- **Task objective**
Copy nothing but the lines below running from the line containing "floor_panel();" through the line containing "cad_parts[node].hide_render = cad_parts[node].hide_viewport", both end lines included.
══════════
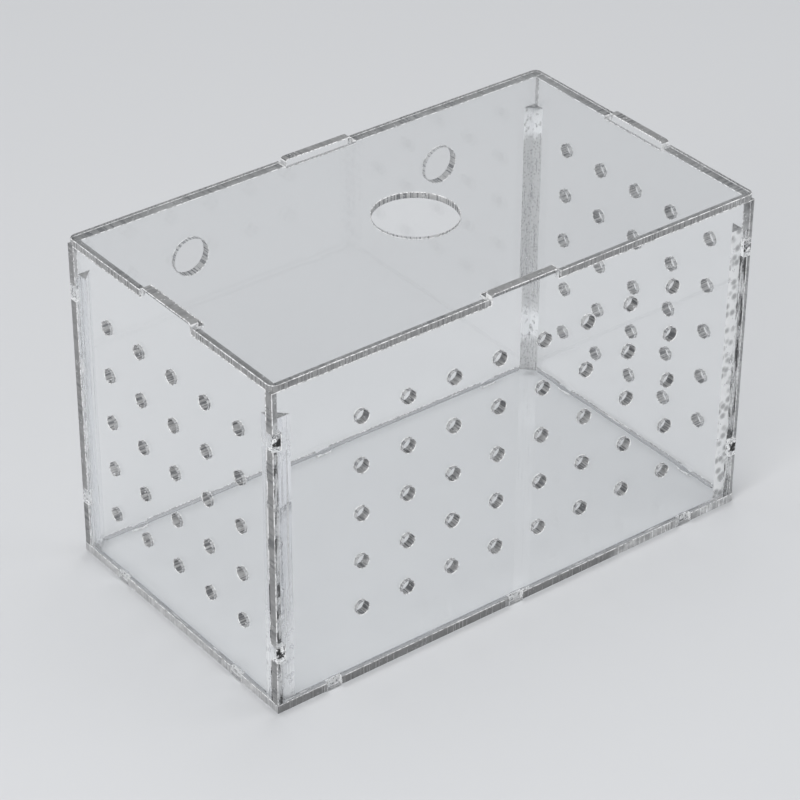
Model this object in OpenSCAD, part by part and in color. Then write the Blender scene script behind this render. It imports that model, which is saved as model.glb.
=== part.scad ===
// Fish breeding box: a clear sheet box with perforated sides and a loose lid.
// Five cut sheets are glued edge to edge with small tabs let into notches,
// four three-sided strips stiffen the upright corners, and the lid drops over
// one wide tab on the top edge of every wall.
// Units are millimetres. +Z is up, X runs along the long side and the origin
// is the middle of the underside.

/* [Box] */
// outside length of the box
box_l = 161; // [120:1:260]
// outside depth of the box, front to back
box_w = 92.5; // [76:0.5:160]
// height from the underside to the top edge of the walls
box_h = 99.8; // [60:0.2:160]
// thickness of the floor and wall sheets
sheet_t = 2.7; // [2:0.1:5]

/* [Water holes] */
// diameter of the small water holes
hole_d = 4; // [2:0.1:6]
// distance between neighbouring hole centres
hole_pitch = 15; // [8:0.5:18]
// hole columns on the front wall
front_cols = 8; // [3:1:8]
// hole columns on each end wall
end_cols = 5; // [2:1:5]
// hole rows on the front and end walls
hole_rows = 5; // [2:1:5]
// least distance from an outside edge of the box to a hole centre
hole_margin = 10; // [8:0.5:14]
// how far the front holes and the corner tabs sit above the middle of the walls
side_lift = 0.8; // [0:0.1:2]
// how far the end wall holes sit above the middle of the walls
end_hole_lift = 0.2; // [0:0.1:2]
// how far the end wall holes sit in front of the middle of the box
end_hole_shift = 0.7; // [0:0.1:2]

/* [Suction cup holes] */
// diameter of the two cup holes in the back wall
cup_hole_d = 11; // [6:0.1:16]
// distance between the two cup hole centres
cup_hole_span = 86.2; // [40:0.2:90]
// distance from the top edge of the back wall down to the cup hole centres
cup_hole_drop = 17.7; // [13:0.1:30]

/* [Glued tabs] */
// width of every small glued tab
tab_w = 5; // [3:0.1:8]
// distance from the end of a wall to the middle of its first floor tab
floor_tab_inset = 18.5; // [12:0.5:26]
// distance from the end of a short wall to the middle of its floor tab
end_tab_inset = 19.2; // [12:0.2:26]
// distance from the upper and lower wall edge to the corner tab middles, before the lift
corner_tab_inset = 15.6; // [9:0.2:24]

/* [Corner strips] */
// length of the two equal legs of a strip
strip_leg = 3.8; // [3:0.1:8]
// distance from the top edge of the walls down to the top of a strip
strip_drop = 8.8; // [3:0.2:20]

/* [Lid] */
// thickness of the lid sheet
lid_t = 2; // [1.5:0.1:5]
// radius of the four lid corners
lid_corner_r = 2.2; // [0.5:0.1:6]
// diameter of the round hole in the middle of the lid
lid_hole_d = 24; // [14:0.5:40]
// width of the wide tab on the top edge of every wall
top_tab_w = 22.6; // [12:0.2:34]
// how far the wide tabs stand above the lid
top_tab_proud = 1.1; // [0.4:0.1:3]
// radius of the upper corners of the wide tabs
top_tab_r = 1; // [0.3:0.1:1.8]
// play between each end of a wide tab and the lid notch
lid_play = 0.6; // [0.2:0.1:1.2]
// play between the inner face of a wide tab and the lid notch
notch_play = 1; // [0.2:0.1:1.6]

/* [Hidden] */
half_l = box_l / 2;
half_w = box_w / 2;
in_half_l = half_l - sheet_t;
in_half_w = half_w - sheet_t;
wall_mid_z = (box_h + sheet_t) / 2;
top_tab_h = lid_t + top_tab_proud;
upper_tab_z = box_h - corner_tab_inset + side_lift;
lower_tab_z = sheet_t + corner_tab_inset + side_lift;
floor_tab_x = half_l - floor_tab_inset;
floor_tab_y = half_w - end_tab_inset;
cup_z = box_h - cup_hole_drop;
strip_top_z = box_h - strip_drop;
strip_h = strip_top_z - sheet_t;
notch_w = top_tab_w + 2 * lid_play;
notch_d = sheet_t + notch_play;
front_pitch_x = min(hole_pitch, (box_l - 2 * hole_margin) / (front_cols - 1));
end_pitch_y = min(hole_pitch, (box_w - 2 * end_hole_shift - 2 * hole_margin) / (end_cols - 1));
most_lift = max(side_lift, end_hole_lift);
pitch_z = min(hole_pitch, (box_h - sheet_t - 2 * most_lift - 2 * hole_margin) / (hole_rows - 1));
cut = 1;

// upright sheet outline in its own plane: width along X, height along Y
module wall_face(half) {
    difference() {
        translate([-half, sheet_t])
            square([2 * half, box_h - sheet_t]);
        for (s = [-1, 1])
            for (z = [lower_tab_z, upper_tab_z])
                translate([s * (half - sheet_t / 2 + cut / 2) - (sheet_t + cut) / 2, z - tab_w / 2])
                    square([sheet_t + cut, tab_w]);
    }
}

// wide tab on the top edge, upper corners rounded
module top_tab() {
    translate([-top_tab_w / 2, box_h])
        square([top_tab_w, top_tab_h - top_tab_r]);
    translate([top_tab_r - top_tab_w / 2, box_h])
        square([top_tab_w - 2 * top_tab_r, top_tab_h]);
    for (s = [-1, 1])
        translate([s * (top_tab_w / 2 - top_tab_r), box_h + top_tab_h - top_tab_r])
            circle(r = top_tab_r, $fn = 24);
}

// small tabs let down into the floor
module floor_tabs(places) {
    for (x = places)
        translate([x - tab_w / 2, 0])
            square([tab_w, sheet_t]);
}

// a field of water holes in the plane of a wall, moved off the wall's middle
module hole_field(cols, pitch_x, shift, lift) {
    for (i = [0 : cols - 1])
        for (j = [0 : hole_rows - 1])
            translate([shift + (i - (cols - 1) / 2) * pitch_x, wall_mid_z + lift + (j - (hole_rows - 1) / 2) * pitch_z])
                circle(d = hole_d, $fn = 24);
}

// long wall outline, shared by the front and the back
module long_wall_face() {
    wall_face(half_l);
    top_tab();
    floor_tabs([-floor_tab_x, 0, floor_tab_x]);
}

// short wall outline: it fits between the long walls and its side tabs reach
// out through the notches in their ends
module end_wall_face() {
    translate([-in_half_w, sheet_t])
        square([2 * in_half_w, box_h - sheet_t]);
    for (z = [lower_tab_z, upper_tab_z])
        translate([-half_w, z - tab_w / 2])
            square([box_w, tab_w]);
    top_tab();
    floor_tabs([-floor_tab_y, floor_tab_y]);
}

module floor_panel() {
    color("lightsteelblue")
        difference() {
            translate([-half_l, -half_w, 0])
                cube([box_l, box_w, sheet_t]);
            for (s = [-1, 1])
                for (x = [-floor_tab_x, 0, floor_tab_x])
                    translate([x - tab_w / 2, s * (half_w - sheet_t / 2 + cut / 2) - (sheet_t + cut) / 2, -cut])
                        cube([tab_w, sheet_t + cut, sheet_t + 2 * cut]);
            for (s = [-1, 1])
                for (y = [-floor_tab_y, floor_tab_y])
                    translate([s * (half_l - sheet_t / 2 + cut / 2) - (sheet_t + cut) / 2, y - tab_w / 2, -cut])
                        cube([sheet_t + cut, tab_w, sheet_t + 2 * cut]);
        }
}

module front_wall() {
    color("powderblue")
        translate([0, -in_half_w, 0])
            rotate([90, 0, 0])
                linear_extrude(height = sheet_t)
                    difference() {
                        long_wall_face();
                        hole_field(front_cols, front_pitch_x, 0, side_lift);
                    }
}

module back_wall() {
    color("powderblue")
        translate([0, half_w, 0])
            rotate([90, 0, 0])
                linear_extrude(height = sheet_t)
                    difference() {
                        long_wall_face();
                        for (s = [-1, 1])
                            translate([s * cup_hole_span / 2, cup_z])
                                circle(d = cup_hole_d, $fn = 48);
                    }
}

module end_wall(side) {
    translate([side > 0 ? in_half_l : -half_l, 0, 0])
        rotate([90, 0, 90])
            linear_extrude(height = sheet_t)
                difference() {
                    end_wall_face();
                    hole_field(end_cols, end_pitch_y, -end_hole_shift, end_hole_lift);
                }
}

module left_wall() {
    color("paleturquoise")
        end_wall(-1);
}

module right_wall() {
    color("paleturquoise")
        end_wall(1);
}

// three-sided strip standing on the floor in the corner given by two signs
module strip(sx, sy) {
    color("azure")
        translate([sx * in_half_l, sy * in_half_w, sheet_t])
            linear_extrude(height = strip_h)
                polygon([[0, 0], [-sx * strip_leg, 0], [0, -sy * strip_leg]]);
}

module strip_front_left() {
    strip(-1, -1);
}

module strip_front_right() {
    strip(1, -1);
}

module strip_back_left() {
    strip(-1, 1);
}

module strip_back_right() {
    strip(1, 1);
}

// lid outline with round corners
module lid_blank() {
    square([box_l - 2 * lid_corner_r, box_w], center = true);
    square([box_l, box_w - 2 * lid_corner_r], center = true);
    for (sx = [-1, 1])
        for (sy = [-1, 1])
            translate([sx * (half_l - lid_corner_r), sy * (half_w - lid_corner_r)])
                circle(r = lid_corner_r, $fn = 32);
}

module lid() {
    color("aliceblue")
        translate([0, 0, box_h])
            linear_extrude(height = lid_t)
                difference() {
                    lid_blank();
                    circle(d = lid_hole_d, $fn = 64);
                    for (s = [-1, 1])
                        translate([-notch_w / 2, s * (half_w - notch_d / 2 + cut / 2) - (notch_d + cut) / 2])
                            square([notch_w, notch_d + cut]);
                    for (s = [-1, 1])
                        translate([s * (half_l - notch_d / 2 + cut / 2) - (notch_d + cut) / 2, -notch_w / 2])
                            square([notch_d + cut, notch_w]);
                }
}

floor_panel();
front_wall();
back_wall();
left_wall();
right_wall();
strip_front_left();
strip_front_right();
strip_back_left();
strip_back_right();
lid();
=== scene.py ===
"""Fish breeding box: clear sheets with frosted cut edges, glued with small tabs, under a loose lid."""

import math
import random

import bmesh
import bpy
from mathutils import Matrix, Vector, noise
from mathutils.geometry import delaunay_2d_cdt


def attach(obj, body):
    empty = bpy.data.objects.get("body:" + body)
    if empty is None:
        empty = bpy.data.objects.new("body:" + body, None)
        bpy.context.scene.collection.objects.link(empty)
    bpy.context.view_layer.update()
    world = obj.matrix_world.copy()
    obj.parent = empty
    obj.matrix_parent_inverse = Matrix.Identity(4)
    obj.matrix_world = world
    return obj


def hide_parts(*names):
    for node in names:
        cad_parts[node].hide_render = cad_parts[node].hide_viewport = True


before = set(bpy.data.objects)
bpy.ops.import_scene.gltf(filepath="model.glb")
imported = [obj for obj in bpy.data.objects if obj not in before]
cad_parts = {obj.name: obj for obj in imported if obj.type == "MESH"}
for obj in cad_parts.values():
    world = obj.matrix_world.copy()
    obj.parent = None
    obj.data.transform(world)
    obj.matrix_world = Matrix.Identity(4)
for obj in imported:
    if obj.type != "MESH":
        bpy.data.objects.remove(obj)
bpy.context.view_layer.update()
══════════
- **Answer to this task**
floor_panel();
front_wall();
back_wall();
left_wall();
right_wall();
strip_front_left();
strip_front_right();
strip_back_left();
strip_back_right();
lid();
=== scene.py ===
"""Fish breeding box: clear sheets with frosted cut edges, glued with small tabs, under a loose lid."""

import math
import random

import bmesh
import bpy
from mathutils import Matrix, Vector, noise
from mathutils.geometry import delaunay_2d_cdt


def attach(obj, body):
    empty = bpy.data.objects.get("body:" + body)
    if empty is None:
        empty = bpy.data.objects.new("body:" + body, None)
        bpy.context.scene.collection.objects.link(empty)
    bpy.context.view_layer.update()
    world = obj.matrix_world.copy()
    obj.parent = empty
    obj.matrix_parent_inverse = Matrix.Identity(4)
    obj.matrix_world = world
    return obj


def hide_parts(*names):
    for node in names:
        cad_parts[node].hide_render = cad_parts[node].hide_viewport = True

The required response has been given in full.